Righteousness is defined as the character of being righteous; purity of heart and rectitude of life; the being and doing right; conformity in character and conduct to a right standard. The notion that righteousness can be viewed as circumstantial or relativistic is popular among Christians today, i.e. that we should love first, and obey second if we find it situationally conducive. In other words, love is greater than law. This concept subordinates God’s law to one’s interpretation of love which makes each man a law unto himself. That is not scriptural.
God requires followers of Christ to pursue righteousness by the moral laws He has given us. Some may debate this, but let’s not digress into grace and justification. The Apostle Paul, Mr. Grace, himself, told Timothy that he was to pursue righteousness in 1 Timothy 6:11: “But you, O man of God, . . . pursue righteousness, godliness, faith, love, patience, gentleness.” In any case, the concern here is when righteousness becomes an end in and of itself, rather than a means to an end, which it rightly is. We should deeply consider our motivation for being righteous. Purpose matters.
Any such examination should start our pursuit of righteousness at the same place, i.e., repentance. God looked down from heaven and declared “. . . there is none who does good, not even one (Psalm 14:3). We also know that even our best is not enough. Isaiah says that all our righteousness is like filthy rags (Isaiah 64.6).

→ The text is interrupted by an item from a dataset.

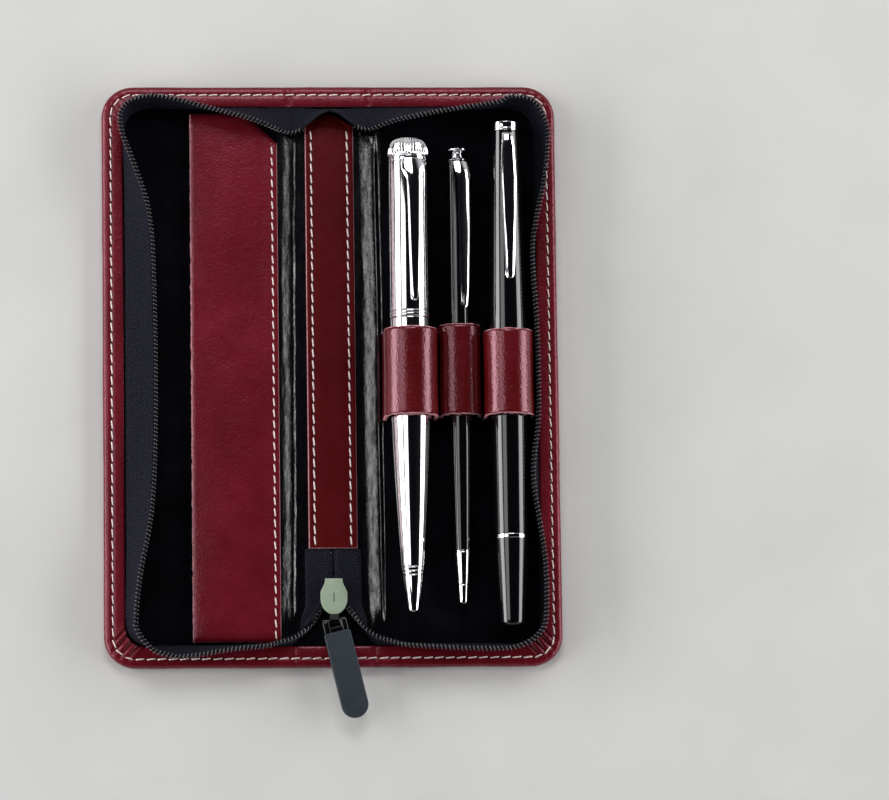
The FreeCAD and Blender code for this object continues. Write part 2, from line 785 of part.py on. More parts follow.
def make_clip(sizes, x, axis_z, pen_top, radius_top, radius_end, barrel):
    """Sprung clip: its foot sits on the barrel, its blade lies along it and tapers to a round end."""
    top = pen_top - sizes["drop"]
    end = top - sizes["length"]
    wide, narrow = sizes["wide"] / 2, sizes["narrow"] / 2
    top_low = radius_top + clip_rise
    end_low = radius_end + clip_rise
    round_y = end + narrow
    plan = Part.Wire([
        Part.makeLine(Vec(-wide, top, 0), Vec(-wide, top - clip_shoulder, 0)),
        Part.makeLine(Vec(-wide, top - clip_shoulder, 0), Vec(-narrow, round_y, 0)),
        Part.Arc(Vec(-narrow, round_y, 0), Vec(0, end, 0), Vec(narrow, round_y, 0)).toShape(),
        Part.makeLine(Vec(narrow, round_y, 0), Vec(wide, top - clip_shoulder, 0)),
        Part.makeLine(Vec(wide, top - clip_shoulder, 0), Vec(wide, top, 0)),
        Part.makeLine(Vec(wide, top, 0), Vec(-wide, top, 0)),
    ])
    blank = Part.Face(plan).extrude(Vec(0, 0, far))
    dip = clip_rise * 0.7
    side = [(top, 0), (top, top_low + clip_thickness * 0.4), (top - clip_crown, top_low + clip_thickness),
            (end + clip_toe, end_low + clip_thickness), (end, end_low + clip_thickness - dip),
            (end, end_low - dip), (end + clip_toe_flat, end_low - dip), (end + clip_toe, end_low),
            (top - clip_foot, top_low), (top - clip_foot, 0)]
    profile = prism([(-far, y, z) for y, z in side], (2 * far, 0, 0))
    clip = blank.common(profile)
    clip.rotate(Vec(0, 0, 0), Vec(0, 1, 0), sizes["turn"])
    clip.translate(Vec(x, 0, axis_z))
    return solid_of(clip.cut(barrel))


def build_refill(name, x, axis_z, tip):
    """Refill: a straight tube with a fine point that the twist drives out of the nose."""
    point_end = tip + refill_recess
    shoulder = point_end + refill_point_length
    save(name, turned(x, axis_z, [(point_end, refill_point_radius), (shoulder, refill_point_radius),
                                  (shoulder, refill_radius), (refill_back, refill_radius)]))


def nose_cone(x, axis_z, tip, length, base_radius, tip_radius):
    """Nose cone with a fine hole for the point and a wider bore behind it."""
    hole = refill_point_radius + nose_bore_play
    cone = turned(x, axis_z, [(tip, tip_radius), (tip + length, base_radius)], hole)
    step_y = tip + refill_recess + refill_point_length - refill_throw - nose_bore_play
    return cone.cut(Part.makeCylinder(barrel_bore, far, Vec(x, step_y, axis_z), Vec(0, 1, 0)))


def fluted_crown(x, z, low):
    """Domed crown whose upper part is cut into flutes by a star-shaped outline."""
    shoulder = low + crown_length * 0.55
    dome = turned(x, z, [(low, crown_radius), (shoulder, crown_radius),
                         (chrome_top - 0.5, crown_radius * 0.68), (chrome_top, crown_radius * 0.5)])
    star = []
    for number in range(2 * crown_flutes):
        angle = math.pi * number / crown_flutes
        reach = crown_radius * (1.02 if number % 2 == 0 else 1.0 - flute_depth)
        star.append((x + reach * math.cos(angle), low, z + reach * math.sin(angle)))
    return dome.common(prism(star, (0, crown_length, 0)))


def build_chrome_pen():
    x = chrome_x
    z = pen_axis(chrome_widest)
    crown_low = chrome_top - crown_length
    ring_high = chrome_top - chrome_ring_drop + chrome_ring_width / 2
    ring_low = ring_high - chrome_ring_width
    cone_top = chrome_tip + chrome_cone_length
    loop_low = loop_centre - loop_length / 2
    save("chrome_pen_crown", solid_of(fluted_crown(x, z, crown_low)))
    upper = turned(x, z, [(ring_high, chrome_radius), (crown_low, chrome_radius)])
    save("chrome_pen_upper_barrel", upper)
    save("chrome_pen_clip", make_clip(chrome_clip, x, z, chrome_top, chrome_radius, chrome_radius, upper))
    save("chrome_pen_ring", turned(x, z, [(ring_low, chrome_ring_radius), (ring_high, chrome_ring_radius)]))
    taper = [(cone_top, chrome_cone_radius), (cone_top + chrome_taper_length, chrome_taper_radius),
             (loop_low, chrome_radius), (ring_low - turning_play, chrome_radius)]
    save("chrome_pen_lower_barrel", turned(x, z, taper, barrel_bore))
    nose = nose_cone(x, z, chrome_tip, chrome_cone_length, chrome_cone_radius, chrome_tip_radius)
    save("chrome_pen_nose", nose)
    build_refill("chrome_pen_refill", x, z, chrome_tip)


def build_slim_pen():
    x = slim_x
    z = pen_axis(slim_radius)
    joint_y = slim_top - slim_joint_drop
    disc_low = slim_top - finial_thickness
    neck_low = disc_low - finial_neck
    ring_low = neck_low - finial_ring_width
    cone_top = slim_tip + slim_cone_length
    save("slim_pen_finial", turned(x, z, [(neck_low, finial_radius * 0.6), (disc_low, finial_radius * 0.6),
                                          (disc_low, finial_radius), (slim_top, finial_radius)]))
    save("slim_pen_finial_ring", turned(x, z, [(ring_low, slim_radius), (neck_low, slim_radius)]))
    upper = turned(x, z, [(joint_y, slim_radius), (ring_low, slim_radius)])
    save("slim_pen_upper_barrel", upper)
    save("slim_pen_clip", make_clip(slim_clip, x, z, slim_top, slim_radius, slim_radius, upper))
    taper = [(cone_top, slim_cone_radius), (cone_top + slim_taper_length, slim_radius),
             (joint_y - turning_play, slim_radius)]
    save("slim_pen_lower_barrel", turned(x, z, taper, barrel_bore))
    save("slim_pen_nose", nose_cone(x, z, slim_tip, slim_cone_length, slim_cone_radius, slim_tip_radius))
    build_refill("slim_pen_refill", x, z, slim_tip)


def build_capped_pen():
    x = capped_x
    z = pen_axis(capped_radius)
    cap_mouth = capped_top - cap_length
    cap_ring_low = capped_top - cap_ring_width
    barrel_ring_place = capped_tail_end + tail_cap_length
    barrel_ring_low = barrel_ring_place - barrel_ring_width
    save("capped_pen_ring", turned(x, z, [(cap_ring_low, cap_top_radius), (capped_top, cap_top_radius)]))
    cap = turned(x, z, [(cap_mouth, capped_radius), (cap_ring_low, cap_top_radius)])
    save("capped_pen_cap", cap)
    narrowing = (capped_radius - cap_top_radius) / (cap_ring_low - cap_mouth)
    clip_end_y = capped_top - capped_clip["drop"] - capped_clip["length"]
    radius_at_end = capped_radius - narrowing * (clip_end_y - cap_mouth)
    save("capped_pen_clip", make_clip(capped_clip, x, z, capped_top, cap_top_radius, radius_at_end, cap))
    save("capped_pen_barrel", turned(x, z, [(barrel_ring_place, barrel_ring_radius),
                                            (cap_mouth, capped_barrel_radius)]))
    proud = barrel_ring_radius + barrel_ring_rise
    save("capped_pen_barrel_ring", turned(x, z, [(barrel_ring_low, proud), (barrel_ring_place, proud)]))
    save("capped_pen_tail", turned(x, z, [(capped_tail_end, tail_end_radius * 0.6),
                                          (capped_tail_end + 1.0, tail_end_radius),
                                          (barrel_ring_low, barrel_ring_radius)]))


def build_loops():
    build_loop("pen_loop_1", chrome_x, chrome_widest, chrome_loop_half_width)
    build_loop("pen_loop_2", slim_x, slim_radius, slim_loop_half_width)
    build_loop("pen_loop_3", capped_x, capped_radius, capped_loop_half_width)


os.makedirs("parts", exist_ok=True)
build_case_layers()
build_zip_walls()
build_gusset()
build_spine_strip()
build_pocket_panel()
build_zip_tail()
build_slider()
build_pull()
build_loops()
build_chrome_pen()
build_slim_pen()
build_capped_pen()
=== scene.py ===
import json
import math
import random
from contextlib import contextmanager
from functools import partial

import bmesh
import bpy
from mathutils import Matrix, Vector, noise


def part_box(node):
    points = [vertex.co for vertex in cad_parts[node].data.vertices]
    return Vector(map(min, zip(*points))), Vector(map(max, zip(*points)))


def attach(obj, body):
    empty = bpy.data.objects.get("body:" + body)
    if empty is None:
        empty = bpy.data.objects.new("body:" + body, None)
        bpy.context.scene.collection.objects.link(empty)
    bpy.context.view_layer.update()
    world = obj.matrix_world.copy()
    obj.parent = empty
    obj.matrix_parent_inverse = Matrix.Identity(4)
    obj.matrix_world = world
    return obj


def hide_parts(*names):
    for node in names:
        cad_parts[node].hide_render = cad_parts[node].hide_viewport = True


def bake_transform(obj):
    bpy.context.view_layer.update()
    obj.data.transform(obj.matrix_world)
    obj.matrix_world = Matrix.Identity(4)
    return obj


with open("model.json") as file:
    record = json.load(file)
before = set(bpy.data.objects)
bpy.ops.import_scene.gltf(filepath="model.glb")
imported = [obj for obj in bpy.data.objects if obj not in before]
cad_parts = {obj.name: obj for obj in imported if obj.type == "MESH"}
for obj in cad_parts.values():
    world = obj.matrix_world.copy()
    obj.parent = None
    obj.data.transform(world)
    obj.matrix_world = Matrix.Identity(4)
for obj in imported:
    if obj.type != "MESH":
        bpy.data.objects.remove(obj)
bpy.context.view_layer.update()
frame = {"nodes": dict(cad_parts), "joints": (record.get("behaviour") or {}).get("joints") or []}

# Sizes below are in millimetres; meshes are made in metres
MM = 0.001
JOINTS = {joint["name"]: joint for joint in frame["joints"]}
SIDES = (("left", -1), ("right", 1))
UP = Vector((0, 0, 1))
DOWN = Vector((0, 0, -1))


def box_mm(node):
    low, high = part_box(node)
    return low / MM, high / MM


# Case sizes read from the frame
HALF_WIDTH, HALF_LENGTH = box_mm("right_cover_leather")[1].xy
WINDOW_X, WINDOW_Y, LINING_TOP = box_mm("right_cover_lining")[1]
BORDER_TOP = box_mm("right_cover_border")[1].z
BORDER = HALF_WIDTH - WINDOW_X
CREASE = JOINTS["spine_fold"]["pos_m"][0] / MM
CORNER = 9.0
WINDOW_CORNER = 6.0
OVER_LINING = LINING_TOP + 0.02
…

So, being righteous isn’t enough if one describes righteousness as obedience to law. God’s way is too big for us to achieve it through any technical compliance. James explains how easy it is to miss the mark (sin): “If you really fulfill the royal law according to the Scripture, ‘You shall love your neighbor as yourself,’ you do well; but if you show partiality, (that was the topic he was speaking to here) you commit sin and are convicted by the law as transgressors. For whoever shall keep the whole law, and yet stumble in one point, he is guilty of all. For He who said, ‘Do not commit adultery,’ also said, ‘Do not murder.’ Now if you do not commit adultery, but you do murder, you have become a transgressor of the law” (James 2:8-11).
Christ did say that He came to expand the law and when He did, He described that even looking on a woman to lust after her was committing the sin of adultery. If we sin in any small way, we are guilty of sin in its entirety. Hence, it is possible to keep the law technically but break the law in its spiritual intent. The Pharisees are a good example of this. They were very technical. They practiced law-keeping in detail, but they didn’t understand its purpose (Matthew 23:1-36). Their motivation was self-righteousness rather than love. As a result, their law-keeping was harmful, and Christ condemned them vigorously.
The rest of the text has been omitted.